Visiting The 80s Are Back exhibition I wondered: if I had to pick the best in Australian product design from the 1980s, what would it be? A Sunbeam kettle or the décor wine cask cooler? The Stackhat or a Caroma toilet? Perhaps a mop bucket or an early ResMed CPAP machine? The 1980s was a productive decade for Australian industrial designers, and the Museum holds many examples of Australian products from the era. So I’ve decided to bring out a series of my favourite Australian-designed products from the 1980s.

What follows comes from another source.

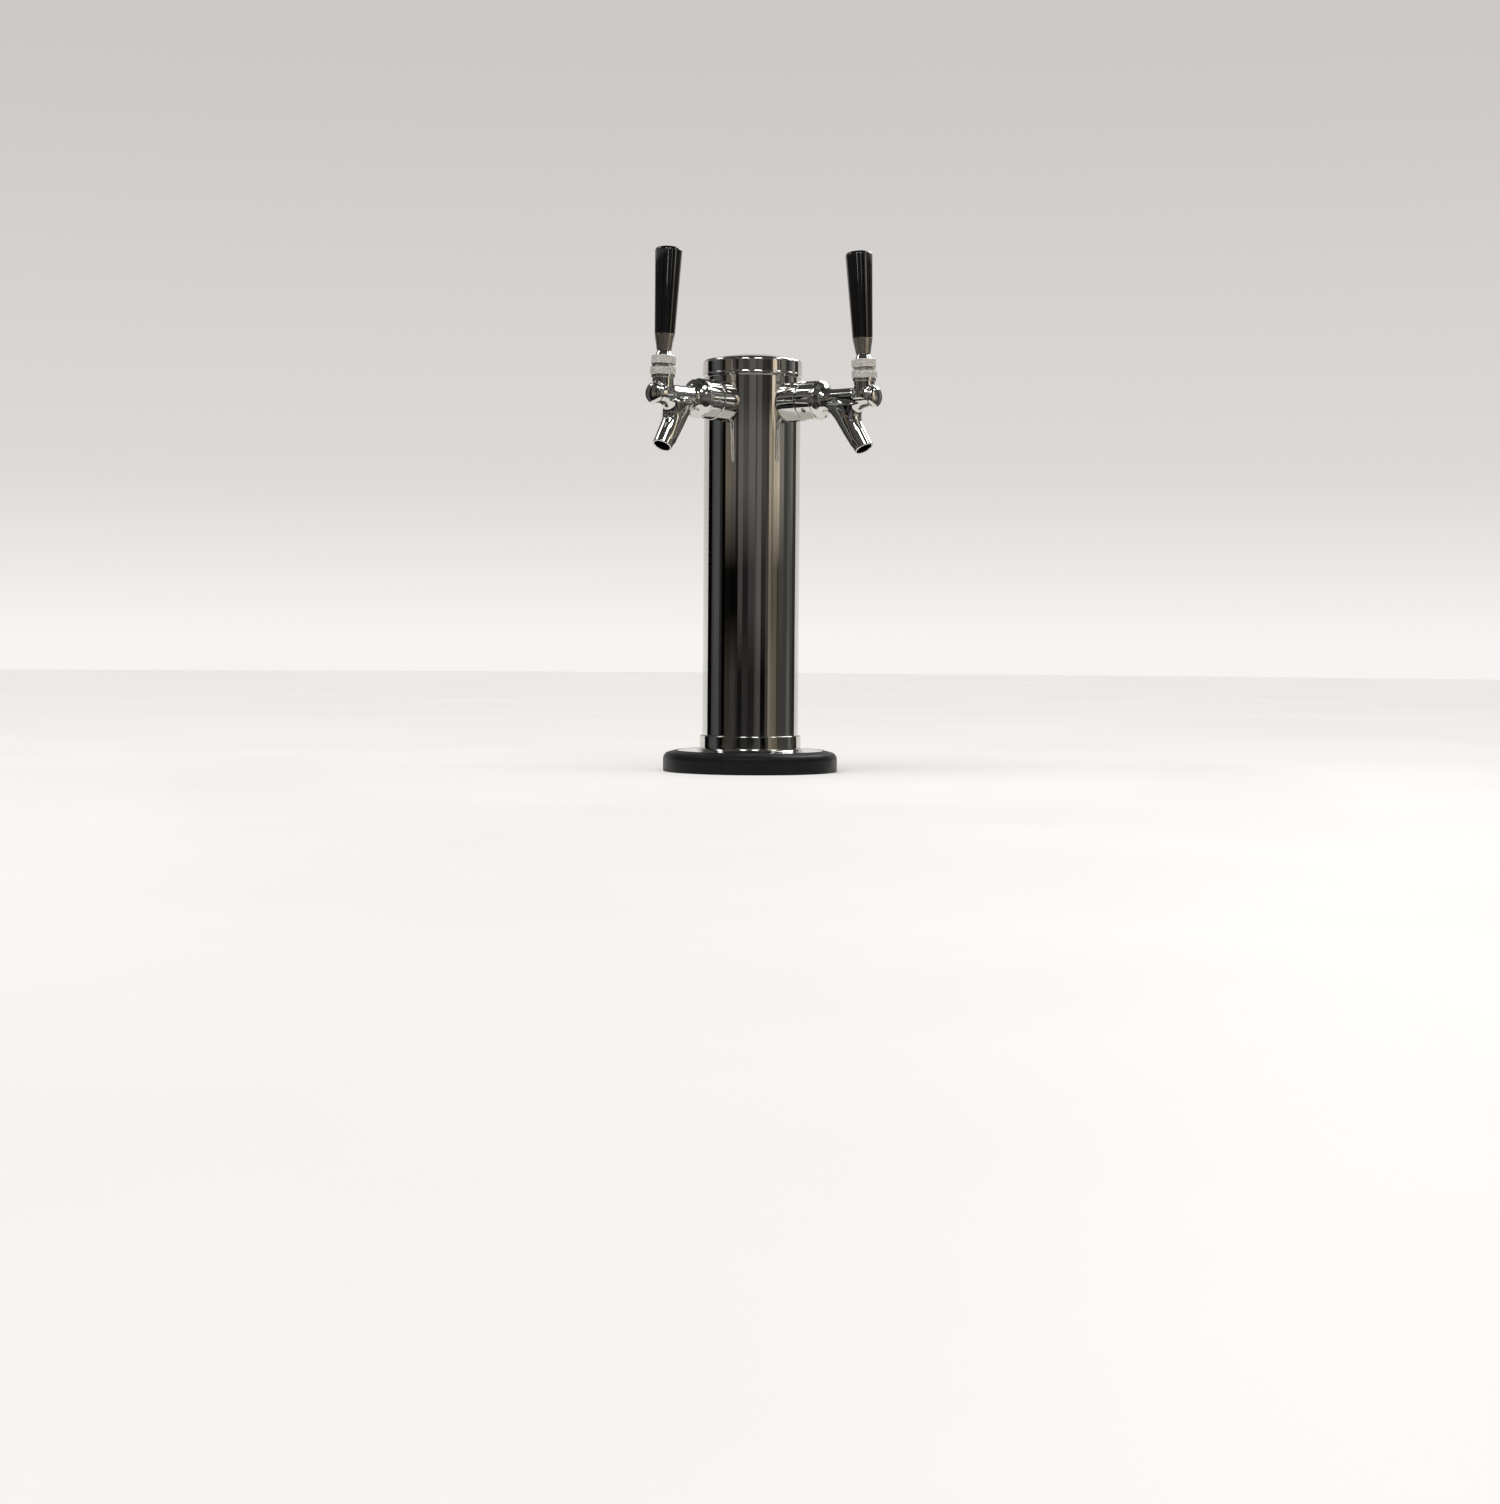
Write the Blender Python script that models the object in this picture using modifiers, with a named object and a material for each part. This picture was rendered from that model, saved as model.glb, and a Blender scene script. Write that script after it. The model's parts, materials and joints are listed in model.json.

Beginning with an innovation that has without doubt saved many lives – the baby safety capsule. Developed 26 years ago, this product is still one of the safest child restraints on the market. In Australia, babies up to six months of age must use rear facing restraints and new child restraint laws introduced this month recommend that children face the rear of the car until age four. All child restraints sold in Australia must meet strict standards, considered to be some of the most stringent in the world.

Of course safety standards haven’t always been this strict. Wearing car seat belts has only been compulsory in Australia since the 1970s and this is when restraints for children began to come onto the market. Babies were either held in arms or travelled in a traditional bassinet that lay across the back seat, secured by the seatbelt with a protective net over the top. There was no really secure way to protect babies in a smash until the baby capsule was developed in 1984.

Rainsfords (later called Britax Childcare), the makers of the Safe-n-Sound child seat restraint, came up with the idea of the capsule. It consists of a bassinet inside a base that can be secured by a seat belt. A release mechanism allows the bassinet to rotate in a crash, keeping the baby more upright and distributing forces uniformly over its body; at the same time, the bassinet pushes against an impact-absorbing bubble in the base. The capsule was designed to fit in an adult seat space. The bassinet can be removed from the base to carry the baby around outside the car.

The capsule was designed by PA Design (later known as Invetech) with Rainsfords Safe-n-Sound and took five years of research and development. It won an Australian Design Award and Design Council Selection in 1985 and the Prince Philip Prize for Australian Design in 1986. The design was improved by the introduction of a harness in 1991 to replace the Velcro body band on the capsule in our collection.